A RASH of 20-year-old tracks, such as Murder on the Dancefloor and Natasha Bedingfield’s Unwritten, are in the charts again. But which should remain firmly in the early 2000s?
Out of Your Mind by True Steppers and Dane Bowers feat. Victoria Beckham, 2001
UK garage seemed an unlikely musical segue for Victoria’s first solo single and it now seems incredibly dated, and not in a cool, ironic way. It was pretty popular at the time, but sadly not quite popular enough to reach number one, getting pipped at the post by Sophie Ellis-Bextor’s Groovejet (If This Ain’t Love), which had the unfair advantage of being in some way memorable.
Chasing Cars by Snow Patrol, 2006
This miserable, meandering ballad was utterly ubiquitous in 2006 and made you want to top yourself, which isn’t a great combination. The noughties were knee-deep in limp indie bands stuffed full of sad-eyed boys with straggly hair and ripped jeans, which seem to have largely been consigned to history, thank f**k.

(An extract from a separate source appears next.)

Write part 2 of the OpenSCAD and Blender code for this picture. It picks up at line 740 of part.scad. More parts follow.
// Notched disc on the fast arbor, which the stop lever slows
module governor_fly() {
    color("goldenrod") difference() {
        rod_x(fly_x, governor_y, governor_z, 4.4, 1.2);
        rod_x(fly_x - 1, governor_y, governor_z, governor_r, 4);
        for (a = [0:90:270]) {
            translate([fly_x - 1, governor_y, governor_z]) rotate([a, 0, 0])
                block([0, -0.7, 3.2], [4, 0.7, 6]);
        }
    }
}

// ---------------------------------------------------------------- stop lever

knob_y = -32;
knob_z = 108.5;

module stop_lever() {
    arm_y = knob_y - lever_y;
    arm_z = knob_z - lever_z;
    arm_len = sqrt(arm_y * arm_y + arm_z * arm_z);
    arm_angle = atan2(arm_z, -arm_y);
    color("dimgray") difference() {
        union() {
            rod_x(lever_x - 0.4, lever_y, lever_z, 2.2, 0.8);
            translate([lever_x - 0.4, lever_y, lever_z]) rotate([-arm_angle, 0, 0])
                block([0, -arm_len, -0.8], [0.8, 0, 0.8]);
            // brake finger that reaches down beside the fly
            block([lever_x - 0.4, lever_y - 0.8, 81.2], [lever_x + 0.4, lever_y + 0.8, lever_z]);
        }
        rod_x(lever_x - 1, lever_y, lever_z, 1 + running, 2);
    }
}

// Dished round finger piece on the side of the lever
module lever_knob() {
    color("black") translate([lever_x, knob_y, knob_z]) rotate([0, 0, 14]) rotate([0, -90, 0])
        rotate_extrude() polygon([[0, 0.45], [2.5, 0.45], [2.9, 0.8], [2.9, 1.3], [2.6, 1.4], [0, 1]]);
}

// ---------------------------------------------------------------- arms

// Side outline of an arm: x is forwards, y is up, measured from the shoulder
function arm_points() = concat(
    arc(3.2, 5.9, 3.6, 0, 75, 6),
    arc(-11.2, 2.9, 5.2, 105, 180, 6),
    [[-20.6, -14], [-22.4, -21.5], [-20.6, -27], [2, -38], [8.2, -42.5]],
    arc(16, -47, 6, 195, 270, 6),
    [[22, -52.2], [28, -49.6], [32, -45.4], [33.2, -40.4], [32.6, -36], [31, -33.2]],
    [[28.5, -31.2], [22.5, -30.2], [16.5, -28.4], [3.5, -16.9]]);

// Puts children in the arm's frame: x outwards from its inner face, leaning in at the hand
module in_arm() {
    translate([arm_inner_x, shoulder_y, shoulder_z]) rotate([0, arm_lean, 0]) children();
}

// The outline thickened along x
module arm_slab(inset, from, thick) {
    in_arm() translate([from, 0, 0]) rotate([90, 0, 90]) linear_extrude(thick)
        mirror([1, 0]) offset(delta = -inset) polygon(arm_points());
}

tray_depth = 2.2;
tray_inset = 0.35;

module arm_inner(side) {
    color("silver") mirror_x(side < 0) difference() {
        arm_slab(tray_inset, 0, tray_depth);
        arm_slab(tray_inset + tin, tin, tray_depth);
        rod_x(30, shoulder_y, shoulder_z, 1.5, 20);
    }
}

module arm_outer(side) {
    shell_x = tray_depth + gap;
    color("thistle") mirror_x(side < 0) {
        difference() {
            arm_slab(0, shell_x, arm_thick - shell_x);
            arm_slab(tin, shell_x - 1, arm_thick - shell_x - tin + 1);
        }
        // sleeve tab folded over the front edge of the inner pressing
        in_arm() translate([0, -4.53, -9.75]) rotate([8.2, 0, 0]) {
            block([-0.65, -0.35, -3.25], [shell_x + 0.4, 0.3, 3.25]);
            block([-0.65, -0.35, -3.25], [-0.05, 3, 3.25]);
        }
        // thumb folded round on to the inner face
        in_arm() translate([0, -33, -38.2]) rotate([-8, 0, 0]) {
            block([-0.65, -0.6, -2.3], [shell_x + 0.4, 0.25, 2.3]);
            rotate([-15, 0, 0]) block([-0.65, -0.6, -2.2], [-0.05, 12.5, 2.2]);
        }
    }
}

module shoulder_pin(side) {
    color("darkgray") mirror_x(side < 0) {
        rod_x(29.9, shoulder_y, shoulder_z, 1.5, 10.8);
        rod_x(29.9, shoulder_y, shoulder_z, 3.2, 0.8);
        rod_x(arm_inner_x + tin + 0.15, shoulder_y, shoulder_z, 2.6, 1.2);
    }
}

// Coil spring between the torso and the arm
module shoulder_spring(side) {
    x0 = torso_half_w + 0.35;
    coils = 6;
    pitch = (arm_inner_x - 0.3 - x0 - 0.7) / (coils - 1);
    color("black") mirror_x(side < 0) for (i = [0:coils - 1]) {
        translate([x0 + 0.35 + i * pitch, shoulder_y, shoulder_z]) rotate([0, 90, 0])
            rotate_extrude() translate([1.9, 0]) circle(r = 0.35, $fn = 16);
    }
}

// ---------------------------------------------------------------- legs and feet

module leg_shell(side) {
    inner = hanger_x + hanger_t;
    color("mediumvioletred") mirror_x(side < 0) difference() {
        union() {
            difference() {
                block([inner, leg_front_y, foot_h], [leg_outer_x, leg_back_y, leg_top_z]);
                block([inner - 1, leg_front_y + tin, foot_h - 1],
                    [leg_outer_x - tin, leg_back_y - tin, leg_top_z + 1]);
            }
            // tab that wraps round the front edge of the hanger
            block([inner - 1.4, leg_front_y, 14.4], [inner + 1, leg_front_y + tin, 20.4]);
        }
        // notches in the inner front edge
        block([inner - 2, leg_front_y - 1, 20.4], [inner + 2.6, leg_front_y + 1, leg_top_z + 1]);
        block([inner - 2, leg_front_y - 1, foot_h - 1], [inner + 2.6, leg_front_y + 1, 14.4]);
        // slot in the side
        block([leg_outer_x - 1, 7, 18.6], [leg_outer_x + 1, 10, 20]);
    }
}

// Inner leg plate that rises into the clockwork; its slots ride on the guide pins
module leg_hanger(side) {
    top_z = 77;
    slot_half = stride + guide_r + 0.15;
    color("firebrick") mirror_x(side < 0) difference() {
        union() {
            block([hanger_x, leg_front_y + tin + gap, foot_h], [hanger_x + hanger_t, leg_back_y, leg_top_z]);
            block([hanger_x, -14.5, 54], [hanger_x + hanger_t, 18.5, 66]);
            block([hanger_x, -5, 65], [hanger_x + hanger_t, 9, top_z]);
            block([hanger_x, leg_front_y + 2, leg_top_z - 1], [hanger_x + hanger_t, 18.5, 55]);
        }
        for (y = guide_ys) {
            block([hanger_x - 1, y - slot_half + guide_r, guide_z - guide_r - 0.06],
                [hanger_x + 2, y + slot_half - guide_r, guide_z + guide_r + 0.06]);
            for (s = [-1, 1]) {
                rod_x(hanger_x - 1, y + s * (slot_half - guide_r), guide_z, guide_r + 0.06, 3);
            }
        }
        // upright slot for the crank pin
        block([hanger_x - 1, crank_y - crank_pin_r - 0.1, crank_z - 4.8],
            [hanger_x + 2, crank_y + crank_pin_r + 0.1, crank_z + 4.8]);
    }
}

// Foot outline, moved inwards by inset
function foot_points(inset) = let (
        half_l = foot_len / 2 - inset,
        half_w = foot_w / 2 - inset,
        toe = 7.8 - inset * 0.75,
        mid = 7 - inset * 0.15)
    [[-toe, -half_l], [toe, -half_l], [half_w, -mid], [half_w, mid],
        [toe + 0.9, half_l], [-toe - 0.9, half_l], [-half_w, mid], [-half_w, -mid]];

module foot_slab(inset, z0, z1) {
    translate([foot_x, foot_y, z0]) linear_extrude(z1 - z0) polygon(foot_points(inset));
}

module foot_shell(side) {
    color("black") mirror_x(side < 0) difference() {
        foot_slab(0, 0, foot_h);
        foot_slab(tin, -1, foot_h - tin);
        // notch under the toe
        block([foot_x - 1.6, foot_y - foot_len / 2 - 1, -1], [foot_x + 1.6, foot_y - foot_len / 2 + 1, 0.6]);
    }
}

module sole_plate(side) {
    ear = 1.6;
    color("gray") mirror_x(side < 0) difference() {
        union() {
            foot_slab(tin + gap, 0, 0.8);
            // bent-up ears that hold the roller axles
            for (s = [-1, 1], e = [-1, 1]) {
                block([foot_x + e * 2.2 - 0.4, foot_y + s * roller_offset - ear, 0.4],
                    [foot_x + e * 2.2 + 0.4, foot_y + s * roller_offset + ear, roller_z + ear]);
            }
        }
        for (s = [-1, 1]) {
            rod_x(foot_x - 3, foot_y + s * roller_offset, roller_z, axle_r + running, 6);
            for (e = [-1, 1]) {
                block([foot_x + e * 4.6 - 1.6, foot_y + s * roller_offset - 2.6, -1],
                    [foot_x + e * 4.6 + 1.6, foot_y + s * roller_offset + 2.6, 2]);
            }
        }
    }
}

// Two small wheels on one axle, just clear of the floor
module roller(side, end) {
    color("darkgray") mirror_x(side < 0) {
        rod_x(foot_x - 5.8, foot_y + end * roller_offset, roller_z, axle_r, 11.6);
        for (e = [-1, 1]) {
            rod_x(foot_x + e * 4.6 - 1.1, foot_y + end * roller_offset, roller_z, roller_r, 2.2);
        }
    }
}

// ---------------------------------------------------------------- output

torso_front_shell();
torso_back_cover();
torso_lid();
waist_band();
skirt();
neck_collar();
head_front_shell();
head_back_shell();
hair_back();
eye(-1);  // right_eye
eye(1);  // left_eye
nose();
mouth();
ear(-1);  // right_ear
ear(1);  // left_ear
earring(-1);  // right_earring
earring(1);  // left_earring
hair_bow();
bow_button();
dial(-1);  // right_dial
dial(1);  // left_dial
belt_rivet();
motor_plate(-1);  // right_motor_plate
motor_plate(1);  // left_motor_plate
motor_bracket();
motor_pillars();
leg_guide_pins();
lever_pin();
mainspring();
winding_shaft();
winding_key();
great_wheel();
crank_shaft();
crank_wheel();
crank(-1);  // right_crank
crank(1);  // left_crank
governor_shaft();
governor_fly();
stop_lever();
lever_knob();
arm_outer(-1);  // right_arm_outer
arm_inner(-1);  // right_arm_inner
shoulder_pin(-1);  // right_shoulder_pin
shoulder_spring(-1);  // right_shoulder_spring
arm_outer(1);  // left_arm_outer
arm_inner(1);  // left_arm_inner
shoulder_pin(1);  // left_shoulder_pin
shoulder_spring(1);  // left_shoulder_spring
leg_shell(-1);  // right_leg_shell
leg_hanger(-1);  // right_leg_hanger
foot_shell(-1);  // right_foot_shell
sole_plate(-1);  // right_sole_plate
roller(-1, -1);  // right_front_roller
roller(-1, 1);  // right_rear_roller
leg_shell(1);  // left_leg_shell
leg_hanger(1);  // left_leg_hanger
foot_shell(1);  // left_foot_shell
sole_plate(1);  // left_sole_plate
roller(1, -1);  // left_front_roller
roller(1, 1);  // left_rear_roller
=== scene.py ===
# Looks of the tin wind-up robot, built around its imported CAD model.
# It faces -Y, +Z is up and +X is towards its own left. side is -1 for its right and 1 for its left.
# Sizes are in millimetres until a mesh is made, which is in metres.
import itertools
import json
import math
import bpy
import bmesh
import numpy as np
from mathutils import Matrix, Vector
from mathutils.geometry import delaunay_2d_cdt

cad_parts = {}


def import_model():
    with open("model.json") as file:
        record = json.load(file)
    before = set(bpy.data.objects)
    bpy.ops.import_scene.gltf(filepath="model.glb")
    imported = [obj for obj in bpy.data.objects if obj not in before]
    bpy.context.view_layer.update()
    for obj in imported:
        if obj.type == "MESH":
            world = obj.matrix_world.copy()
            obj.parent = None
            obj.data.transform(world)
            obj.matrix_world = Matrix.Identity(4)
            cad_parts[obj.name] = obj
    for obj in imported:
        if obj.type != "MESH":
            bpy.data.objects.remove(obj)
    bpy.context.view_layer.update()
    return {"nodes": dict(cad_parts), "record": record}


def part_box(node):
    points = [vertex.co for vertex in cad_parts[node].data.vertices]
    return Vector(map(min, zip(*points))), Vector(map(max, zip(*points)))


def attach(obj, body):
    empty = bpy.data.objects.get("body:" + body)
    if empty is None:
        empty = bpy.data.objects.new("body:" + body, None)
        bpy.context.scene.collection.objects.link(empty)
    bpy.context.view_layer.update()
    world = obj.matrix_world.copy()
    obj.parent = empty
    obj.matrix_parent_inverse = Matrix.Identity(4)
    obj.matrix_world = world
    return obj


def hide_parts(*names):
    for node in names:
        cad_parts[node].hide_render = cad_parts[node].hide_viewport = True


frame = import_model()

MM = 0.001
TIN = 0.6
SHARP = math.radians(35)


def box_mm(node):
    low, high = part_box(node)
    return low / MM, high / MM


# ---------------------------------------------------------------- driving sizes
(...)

My Humps by Black Eyed Peas, 2005
The awfulness of My Humps has penetrated so far into our culture that, rather than it making a comeback, you could ask if it ever went away. However, what it’s certainly not going to be doing is soundtracking the climactic final scene in a sexy murder film about the English aristocracy, however alluring Fergie claims her ‘lovely lady lumps’ are.
I Wish I Was a Punk Rocker (With Flowers in my Hair) by Sandi Thom, 2006
From the 30-second long a cappella intro to the asinine lyrics that conflated punks with hippies, who hated each other, and harked back to times when ‘computers were still scary and we didn’t know anything’, this song is terrible. Thom lamented that she was ‘born too late into a world that doesn’t care’, and, unfortunately for her, it still doesn’t.
Axel F by Crazy Frog, 2005
Crazy Frog was an animated character originally marketed by a Swedish ringtone manufacturer, and was originally known as ‘The Annoying Thing’, which is f**king spot on. This cover of the Beverly Hills Cop theme tune is so deeply, horribly irritating that even Gen Z’s rabid enthusiasm for everything Y2K cannot resurrect it.
Ooh Stick You, Daphne and Celeste, 2000
Bratty Americans Daphne and Celeste were everywhere in the year 2000, welcoming in a brand new millennium with lyrics like ‘In your ear with a can of beer, up your butt with a coconut’. They were so hated that a performance at Reading Festival saw them showered with hundreds of bottles of piss, so the UK is probably safe from a comeback from these two.